“Yeah runnin’ down a dream that never would come to me
Workin’ on a mystery, goin’ wherever it leads
Runnin’ down a dream.”
When we measure a team’s title victory we have to take into consideration the entire tournament in question, and at Euro 2008, Spain was the most decisive side between June 7 and June 29. The championship was, at long last, theirs after a decisive 1-0 win over Germany.
The last victory for Spain – indeed the only victory at the senior level – was in 1964. Moreover, it had been 24 years since Spain was in a position to win a title, only to fall to a splendid French team 2-0 in 1984. A tournament that saw present-day UEFA president Michel Platini score a remarkable nine goals in five games.

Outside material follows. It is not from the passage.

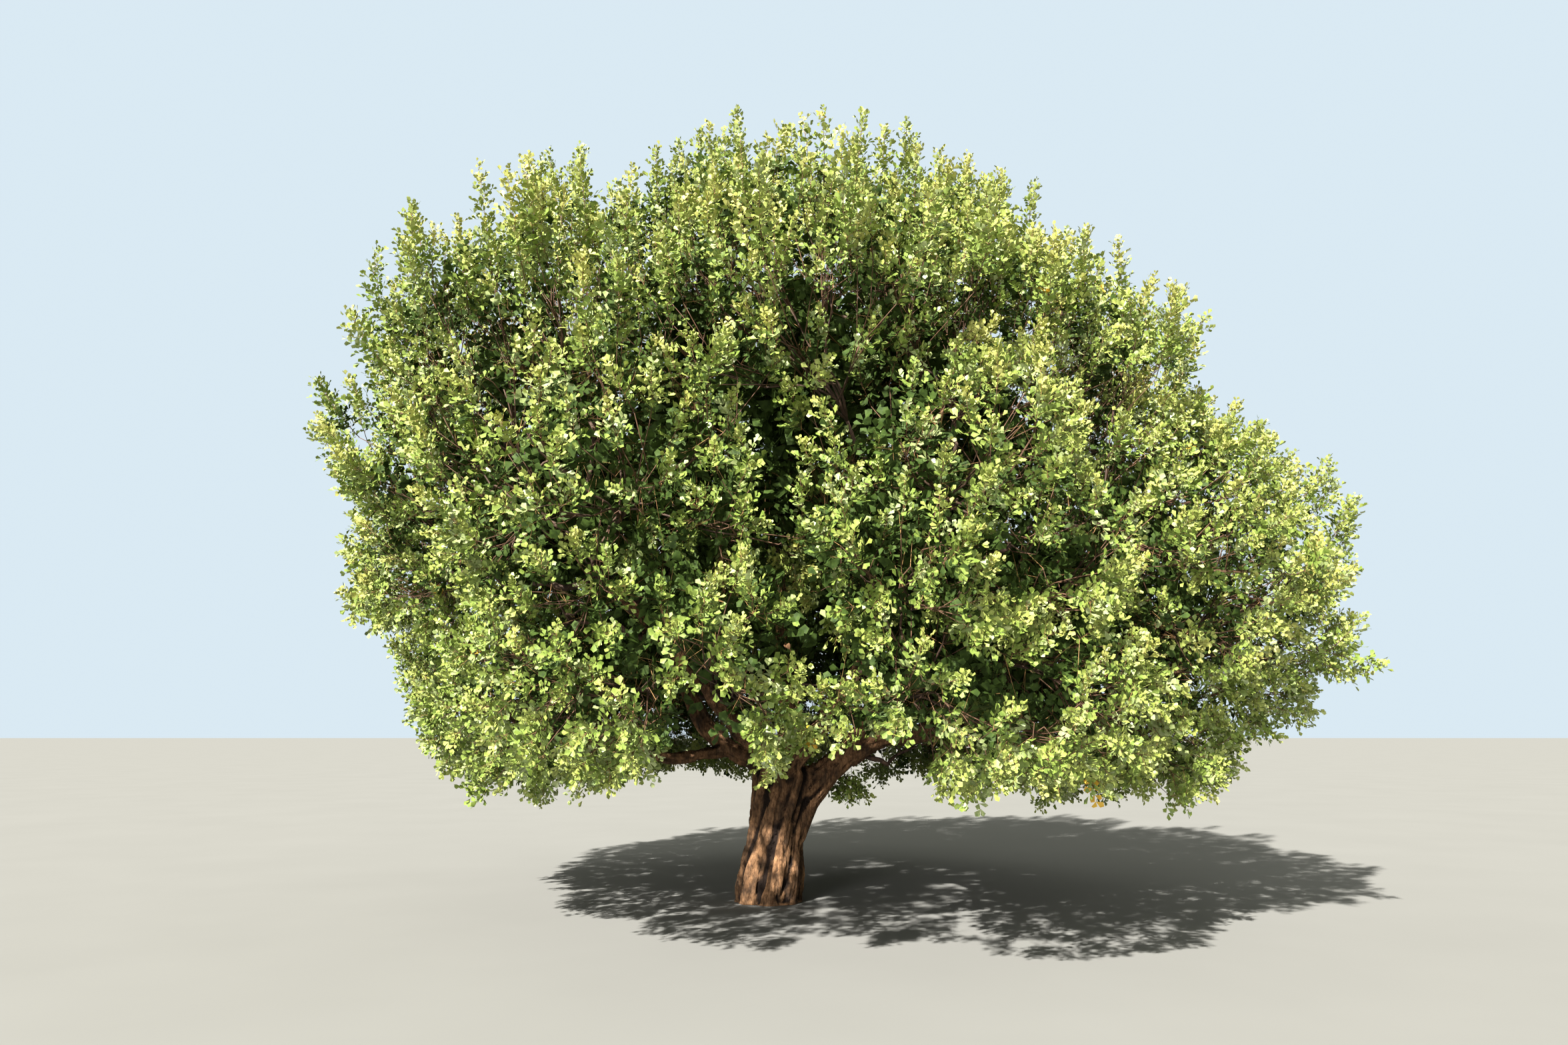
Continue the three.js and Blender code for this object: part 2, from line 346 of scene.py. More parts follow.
def tube_arrays(lines: Array, ends: Pair, sides: int) -> tuple[Array, Array, Array]:
    """Closed tapering tubes along many lines at once.

    Args:
        lines: Shape (tubes, points, 3).
        ends: The radius at a line's start and at its end.
        sides: How many sides a tube has.

    Returns:
        Vertices, the quads of the walls and the triangles of the ends.
    """
    count, steps = lines.shape[:2]
    radii = np.broadcast_to(np.linspace(*ends, steps), (count, steps))
    _, across, over = frames_along(lines)
    angle = np.arange(sides) * (2 * math.pi / sides)
    ring = across[:, :, None] * np.cos(angle)[:, None] + over[:, :, None] * np.sin(angle)[:, None]
    points = (lines[:, :, None] + radii[:, :, None, None] * ring).reshape(-1, 3)
    side = np.arange(sides)
    after = (side + 1) % sides
    first = (np.arange(count) * steps * sides)[:, None, None]
    start = first + (np.arange(steps - 1) * sides)[:, None]
    walls = np.stack([start + side, start + after, start + after + sides, start + side + sides], axis=-1)
    fan = np.stack([np.zeros(sides - 2, int), np.arange(1, sides - 1), np.arange(2, sides)], axis=-1)
    caps = np.concatenate([first + fan[:, ::-1], first + (steps - 1) * sides + fan], axis=1)
    return points, walls.reshape(-1, 4), caps.reshape(-1, 3)


def blades(starts: Array, ends: Array, thick: float) -> tuple[Array, Array]:
    """Thin stalks, each a narrow three-cornered blade that stands upright.

    Args:
        starts: Where the stalks start, as rows.
        ends: Where they end in a point.
        thick: The stalk's thickness at its start.

    Returns:
        Vertices and triangles.
    """
    side = unit(np.cross(ends - starts, UP + 0.01)) + 0.6 * UP
    points = np.stack([starts - thick * side / 2, starts + thick * side / 2, ends], axis=1)
    return points.reshape(-1, 3), np.arange(len(starts) * 3).reshape(-1, 3)


def joined(parts: list[tuple[Array, ...]]) -> tuple[Array, ...]:
    """Several sets of vertices and faces as one.

    Args:
        parts: The vertices of each, then its sets of faces.

    Returns:
        The vertices of all, then each set of faces.
    """
    shift = np.cumsum([0] + [len(part[0]) for part in parts[:-1]])
    points, *face_sets = zip(*parts)
    shifted = ([faces + by for faces, by in zip(face_set, shift)] for face_set in face_sets)
    return np.concatenate(points), *(np.concatenate(faces) for faces in shifted)


def select_only(piece: Piece) -> None:
    """Selects one piece and makes it active.

    Args:
        piece: The piece. Everything else is deselected.
    """
    bpy.ops.object.select_all(action="DESELECT")
    piece.select_set(True)
    bpy.context.view_layer.objects.active = piece


# Finishes

class Shader:
    """A material's node tree, with short ways to add and join its nodes."""

    def __init__(self, name: str, roughness: float, gloss: float = 0.5) -> None:
        """Starts a material.

        Args:
            name: The material's name.
            roughness: The surface's roughness where nothing drives it.
            gloss: How strongly it reflects.
        """
        self.material = bpy.data.materials.new(name)
        self.material.use_nodes = True
        self.nodes = self.material.node_tree.nodes
        self.surface = self.nodes["Principled BSDF"]
        self.surface.inputs["Roughness"].default_value = roughness
        self.surface.inputs["Specular IOR Level"].default_value = gloss
        self.place = self.nodes.new("ShaderNodeTexCoord").outputs["Object"]

    def put(self, value: Socket | float | tuple, target: Socket) -> None:
        """Joins an output to an input, or sets the input to a plain value.

        Args:
            value: The output, or the value.
            target: The input.
        """
        if isinstance(value, Socket):
            self.material.node_tree.links.new(value, target)
        else:
            target.default_value = value

    def add(self, kind: str, output: str, inputs: dict, **settings: str) -> Socket:
        """Adds a node.

        Args:
            kind: The node's kind, without Blender's prefix.
            output: Which of its outputs is wanted.
            inputs: What each input is joined to or set to, by name.
            **settings: The node's own settings.

        Returns:
            The output.
        """
        made = self.nodes.new(f"ShaderNode{kind}")
        for name, value in settings.items():
            setattr(made, name, value)
        for name, value in inputs.items():
            self.put(value, made.inputs[name])
        return made.outputs[output]

    def noise(self, scale: float, stretch: tuple = (1, 1, 1), detail: float = 3.0) -> Socket:
        """Noise over the surface, by its swells for each metre, their stretch, and its finer octaves."""
        place = self.add("Mapping", "Vector", {"Vector": self.place, "Scale": stretch})
        return self.add("TexNoise", "Fac", {"Vector": place, "Scale": scale, "Detail": detail})

    def ramp(self, factor: Socket, low: tuple[float, Triple], high: tuple[float, Triple]) -> Socket:
        """Colours along a factor.

        Args:
            factor: What drives the ramp.
            low: The place and the colour of its first stop.
            high: The place and the colour of its second stop.

        Returns:
            The colour.
        """
        made = self.nodes.new("ShaderNodeValToRGB")
        for element, (at, colour) in zip(made.color_ramp.elements, (low, high)):
            element.position = at
            element.color = (*colour, 1.0)
        self.put(factor, made.inputs["Fac"])
        return made.outputs["Color"]

    def mix(self, share: Socket | float, a: Socket, b: Socket | tuple, way: str = "MIX") -> Socket:
        """A share of the second colour mixed into the first."""
        sources = {"Factor": share, "A": a, "B": b}
        return self.add("Mix", "Result", sources, data_type="RGBA", blend_type=way)

    def spread(self, factor: Socket, low: float, high: float) -> Socket:
        """A factor from 0.3 to 0.7, as noise mostly gives, spread from low to high."""
        limits = {"From Min": 0.3, "From Max": 0.7, "To Min": low, "To Max": high}
        return self.add("MapRange", "Result", {"Value": factor, **limits})

    def bump(self, height: Socket, strength: float, depth: float) -> None:
        """Dents the surface by a height, to a depth in metres."""
        dented = self.add("Bump", "Normal", {"Height": height, "Strength": strength, "Distance": depth})
        self.put(dented, self.surface.inputs["Normal"])

    def colour(self, source: Socket) -> None:
        """Gives the surface its colour."""
        self.put(source, self.surface.inputs["Base Color"])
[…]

Despite the long drought, Spain is not without some successes. Spain did manage to win a couple of UEFA U-21 titles and are the defending Futsal champions – for whatever that’s worth.
To what can Spain’s Euro 2008 victory be attributed?

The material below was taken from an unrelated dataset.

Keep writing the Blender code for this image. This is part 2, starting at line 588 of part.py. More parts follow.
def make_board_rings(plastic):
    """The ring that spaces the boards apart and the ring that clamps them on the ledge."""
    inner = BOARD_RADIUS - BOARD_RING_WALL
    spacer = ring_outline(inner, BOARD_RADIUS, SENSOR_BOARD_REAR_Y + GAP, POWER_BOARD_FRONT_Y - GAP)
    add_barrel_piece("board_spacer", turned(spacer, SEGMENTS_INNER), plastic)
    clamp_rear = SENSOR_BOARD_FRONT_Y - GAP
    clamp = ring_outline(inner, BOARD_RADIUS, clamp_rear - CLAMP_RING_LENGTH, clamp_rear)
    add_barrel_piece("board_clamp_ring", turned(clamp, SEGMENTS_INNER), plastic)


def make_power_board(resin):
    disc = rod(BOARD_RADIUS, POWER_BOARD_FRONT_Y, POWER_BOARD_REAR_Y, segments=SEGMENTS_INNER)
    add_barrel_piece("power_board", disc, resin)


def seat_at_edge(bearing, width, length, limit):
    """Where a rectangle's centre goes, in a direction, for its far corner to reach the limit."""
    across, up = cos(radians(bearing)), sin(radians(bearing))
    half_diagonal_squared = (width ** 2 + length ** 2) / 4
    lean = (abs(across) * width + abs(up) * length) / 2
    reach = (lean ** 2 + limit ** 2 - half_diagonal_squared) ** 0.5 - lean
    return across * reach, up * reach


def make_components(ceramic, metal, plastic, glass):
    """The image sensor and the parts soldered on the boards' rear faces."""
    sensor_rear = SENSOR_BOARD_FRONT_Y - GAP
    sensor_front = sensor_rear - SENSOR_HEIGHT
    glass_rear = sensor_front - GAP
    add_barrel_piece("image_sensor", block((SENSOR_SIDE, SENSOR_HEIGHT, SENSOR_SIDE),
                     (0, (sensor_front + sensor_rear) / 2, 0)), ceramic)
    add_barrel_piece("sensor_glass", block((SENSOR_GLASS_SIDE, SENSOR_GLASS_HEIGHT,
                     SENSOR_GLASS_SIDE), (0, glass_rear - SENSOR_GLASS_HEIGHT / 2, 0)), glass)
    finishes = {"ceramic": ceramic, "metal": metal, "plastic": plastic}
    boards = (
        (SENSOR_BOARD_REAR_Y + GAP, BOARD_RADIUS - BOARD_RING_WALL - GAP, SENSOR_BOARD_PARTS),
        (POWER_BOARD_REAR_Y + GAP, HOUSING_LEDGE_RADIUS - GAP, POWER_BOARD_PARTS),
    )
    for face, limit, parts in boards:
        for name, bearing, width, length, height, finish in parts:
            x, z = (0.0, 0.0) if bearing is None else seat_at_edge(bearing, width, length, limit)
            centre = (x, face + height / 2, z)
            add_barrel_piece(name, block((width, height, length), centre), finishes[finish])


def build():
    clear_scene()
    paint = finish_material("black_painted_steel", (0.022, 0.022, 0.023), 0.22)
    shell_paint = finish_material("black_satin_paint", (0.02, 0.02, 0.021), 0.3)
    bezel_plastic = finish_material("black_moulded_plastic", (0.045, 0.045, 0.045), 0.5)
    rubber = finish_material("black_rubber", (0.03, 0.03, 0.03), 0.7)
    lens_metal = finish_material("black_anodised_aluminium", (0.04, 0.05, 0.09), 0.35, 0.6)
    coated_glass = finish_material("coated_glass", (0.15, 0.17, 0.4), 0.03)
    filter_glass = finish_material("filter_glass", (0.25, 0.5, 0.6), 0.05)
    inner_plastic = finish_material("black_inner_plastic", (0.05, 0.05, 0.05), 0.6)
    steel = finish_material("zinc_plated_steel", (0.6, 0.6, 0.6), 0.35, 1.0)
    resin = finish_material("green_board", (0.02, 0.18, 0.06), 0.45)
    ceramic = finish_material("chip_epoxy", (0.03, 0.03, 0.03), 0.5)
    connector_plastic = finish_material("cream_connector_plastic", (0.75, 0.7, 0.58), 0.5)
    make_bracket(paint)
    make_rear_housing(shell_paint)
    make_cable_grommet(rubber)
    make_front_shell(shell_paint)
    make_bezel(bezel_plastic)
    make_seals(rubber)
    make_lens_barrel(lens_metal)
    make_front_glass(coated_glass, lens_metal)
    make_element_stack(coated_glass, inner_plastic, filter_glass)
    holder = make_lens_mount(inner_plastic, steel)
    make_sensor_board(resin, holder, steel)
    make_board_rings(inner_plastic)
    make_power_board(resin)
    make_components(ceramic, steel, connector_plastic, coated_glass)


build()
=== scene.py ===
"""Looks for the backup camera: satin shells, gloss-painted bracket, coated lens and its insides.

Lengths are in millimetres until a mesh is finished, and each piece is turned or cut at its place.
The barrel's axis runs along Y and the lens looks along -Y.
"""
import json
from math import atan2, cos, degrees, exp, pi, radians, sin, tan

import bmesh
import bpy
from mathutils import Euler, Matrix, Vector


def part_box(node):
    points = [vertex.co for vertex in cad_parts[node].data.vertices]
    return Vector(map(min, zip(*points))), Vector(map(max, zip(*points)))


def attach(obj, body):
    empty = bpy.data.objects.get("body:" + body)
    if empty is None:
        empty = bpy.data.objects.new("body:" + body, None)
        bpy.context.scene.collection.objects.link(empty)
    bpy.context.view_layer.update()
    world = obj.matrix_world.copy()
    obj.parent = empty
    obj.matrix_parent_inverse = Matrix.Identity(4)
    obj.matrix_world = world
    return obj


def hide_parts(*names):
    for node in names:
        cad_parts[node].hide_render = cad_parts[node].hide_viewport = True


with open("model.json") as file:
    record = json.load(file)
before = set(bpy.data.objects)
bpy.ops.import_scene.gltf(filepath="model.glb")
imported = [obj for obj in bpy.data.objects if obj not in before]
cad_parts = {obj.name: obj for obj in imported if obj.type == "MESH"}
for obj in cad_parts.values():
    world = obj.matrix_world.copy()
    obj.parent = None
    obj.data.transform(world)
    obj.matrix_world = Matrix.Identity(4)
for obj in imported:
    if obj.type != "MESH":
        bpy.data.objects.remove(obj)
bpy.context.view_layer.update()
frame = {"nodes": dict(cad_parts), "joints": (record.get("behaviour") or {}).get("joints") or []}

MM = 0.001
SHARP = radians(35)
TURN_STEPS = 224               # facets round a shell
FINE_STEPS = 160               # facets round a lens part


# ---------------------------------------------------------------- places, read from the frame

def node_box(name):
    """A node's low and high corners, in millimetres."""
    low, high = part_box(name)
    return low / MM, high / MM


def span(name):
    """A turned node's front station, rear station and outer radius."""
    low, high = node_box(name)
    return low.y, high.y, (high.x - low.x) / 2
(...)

For my money it all leads to one man: coach Luis Arogones.
Luis Aragones’ ability to manage not only on a technical level but on a psychological level as well, should have reminded people of Marcello Lippi’s brilliant adjustments and substitutions that were integral to the Azzurri winning the World Cup in 2006.
Aragones was no less impressive. It all started when he left Raul – an iconic soccer figure in Spain – off the team. Then, he proceeded to keep one of the world’s best midfielders in Cesc Fabregas on the bench for a couple of games. He also was not afraid to substitute Fernando Torres when he needed to.
Some may argue that it’s easy to manage a bench when you have depth. On the other hand, it can be tricky in manipulating a bench filled with world-class talent.
When all was said and done, this was a coach who had the pulse of his team down pat.
Aragones fostered a team spirit rarely seen with Spanish teams. In the process, he added a whole new dimension to Spanish soccer culture by demanding his team play as a unit.
And we all know how difficult it is to get players of Latin extract (French, Portuguese, Spanish and Italian) to follow rules. Latins are not as deferent to authority as their northern neighbours are.
Interestingly, much like Lippi before him, Aragones bows out on top (but not without a blemish on his record following his racist remarks in 2004 towards Thierry Henry) albeit for different reasons. He will be heading to Turkey to coach Fenerbache next season. While his team leaves a legacy, he leaves big shoes to fill.
The game itself was a decent affair with Spain pretty much in control the whole time. The only goal came off the foot of Fernando Torres who beat a rather awkward Phillip Lahm to the ball, and subsequently chipped the ball over German keep Jens Lehmann into the corner of the net.
The other aspect of Spain’s game that will surely be overlooked is the defensive work of Puyol and Ramos. Coming into the tournament there were questions regarding age and reliability. By the time it ended, those questions were laid to rest as both players excelled in all games contested.
And who was the key player for Spain? David Villa? Not a bad choice, but for my money it was Marcos Senna. Inserted as a defensive midfielder within an intriguing 4-1-4-1 formation, Senna was simply an outstanding and consistent workhorse during the tournament.
And so Spain has chased down its dream. Now fans must hope they can build on this and keep the momentum going in the future.
Note: It was quite a scene to watch Michael Ballack come up short again in a major tournament. Prior to Germany’s loss to Spain, Ballack came close twice in Champions League with Bayern Leverkusen and Chelsea.